4. R Libraries (ggplot2)
R, a language favored by statisticians, excels in data visualization, with ggplot2
being its flagship library. Based on the “Grammar of Graphics,” it allows for the construction of complex plots layer by layer, offering both flexibility and aesthetic appeal.
- Strengths: Elegant syntax, highly customizable, excellent for statistical graphics, strong academic community.
- Use Cases: Statistical modeling results visualization, academic research, complex data exploration.
5. D3.js (Data-Driven Documents)
D3.js is a JavaScript library for manipulating documents based on data. While it has a steep learning curve, D3 offers unparalleled control over the visual output, enabling the creation of highly customized, interactive, and unique web-based visualizations.
- Strengths: Ultimate customization, web-native, high performance, ideal for bespoke visualizations.
- Use Cases: Custom interactive dashboards, complex network graphs, novel data stories on the web.
6. Looker (Google Cloud)
Looker is an enterprise-grade BI platform acquired by Google Cloud, focusing on data exploration, analysis, and visualization. Its unique LookML language allows for defining data models, ensuring consistency and reusability across the organization.
- Strengths: Centralized data modeling, powerful for complex data, robust security, strong governance.
- Use Cases: Centralized BI, data governance, self-service analytics for business users.
7. Qlik Sense
Qlik Sense is a self-service data visualization and discovery application powered by Qlik's Associative Engine. This engine allows users to explore data freely, revealing insights that might be missed in hierarchical or query-based models.
- Strengths: Associative data model, intuitive drag-and-drop, powerful self-service capabilities.
- Use Cases: Ad-hoc analysis, rapid prototyping, discovery of hidden relationships in data.
8. Apache Superset
Apache Superset is an open-source, cloud-native data exploration and visualization platform. It supports a wide array of databases and offers a modern, intuitive interface for creating dashboards and charts. Its scalability and cost-effectiveness make it a strong contender for startups and large enterprises alike.
- Strengths: Open-source, scalable, cloud-native, wide database support, modern UI.
- Use Cases: Internal dashboards, data exploration, lightweight BI solutions.
9. Grafana
While often associated with monitoring and observability, Grafana is a powerful open-source platform for visualizing time-series data. It excels at displaying metrics and logs from various data sources in real-time dashboards.
- Strengths: Real-time monitoring, excellent for time-series data, extensive data source support, strong plugin ecosystem.
- Use Cases: System monitoring, IoT data visualization, operational analytics.
10. Bokeh
Bokeh is a Python library that enables the creation of interactive plots and dashboards for modern web browsers. It provides elegant, concise construction of versatile graphics, ideal for data applications and interactive data exploration.
- Strengths: Web-native, interactive, Pythonic syntax, good for data applications.
- Use Cases: Web-based interactive data apps, scientific visualizations, dashboards for web deployment.

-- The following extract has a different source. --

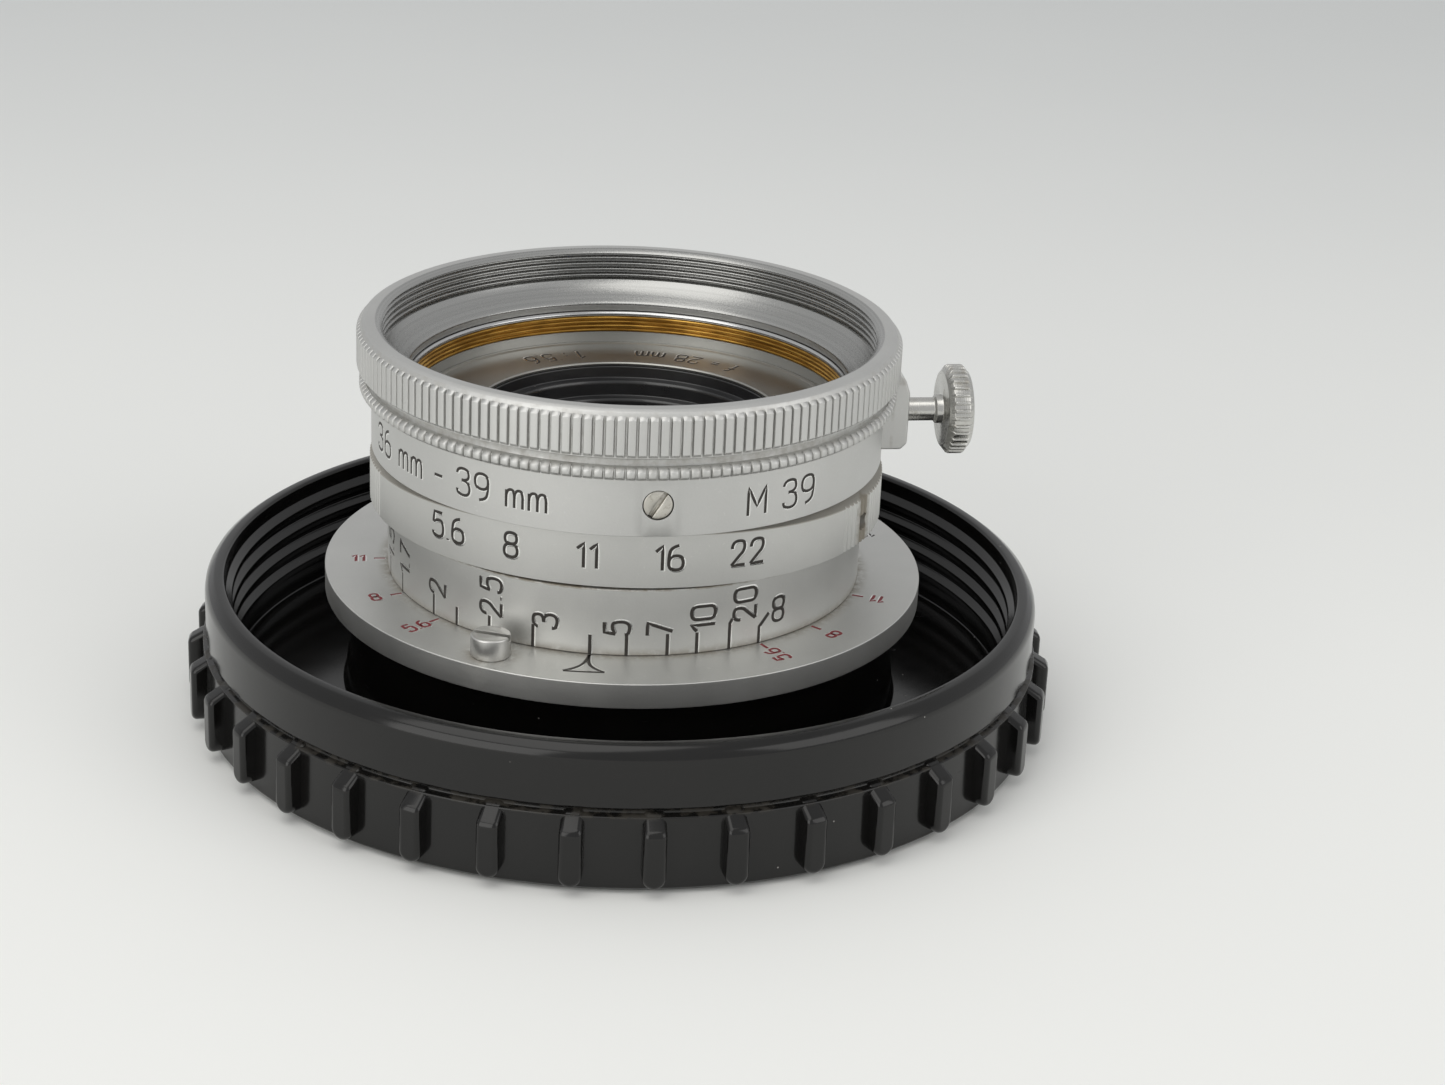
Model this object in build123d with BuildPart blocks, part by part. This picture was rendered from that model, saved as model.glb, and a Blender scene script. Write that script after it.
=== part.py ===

Choosing the Right Tool for Your Needs
The selection of a data visualization tool is contingent upon several factors, including the nature of the data, the desired level of interactivity, integration requirements, team skillset, and budget constraints. For data scientists, proficiency in at least one programmatic library (Python or R) is essential for bespoke analyses, while familiarity with a commercial BI tool (Tableau, Power BI) is beneficial for broader organizational reporting.
Conclusion
Effective data visualization is a cornerstone of modern data science. The tools highlighted herein represent the vanguard of capabilities available to data scientists today. By mastering these platforms, data professionals can transform raw data into compelling narratives, driving informed decisions and unlocking significant value for their organizations. Continual exploration of new tools and techniques will ensure data scientists remain at the forefront of insight generation.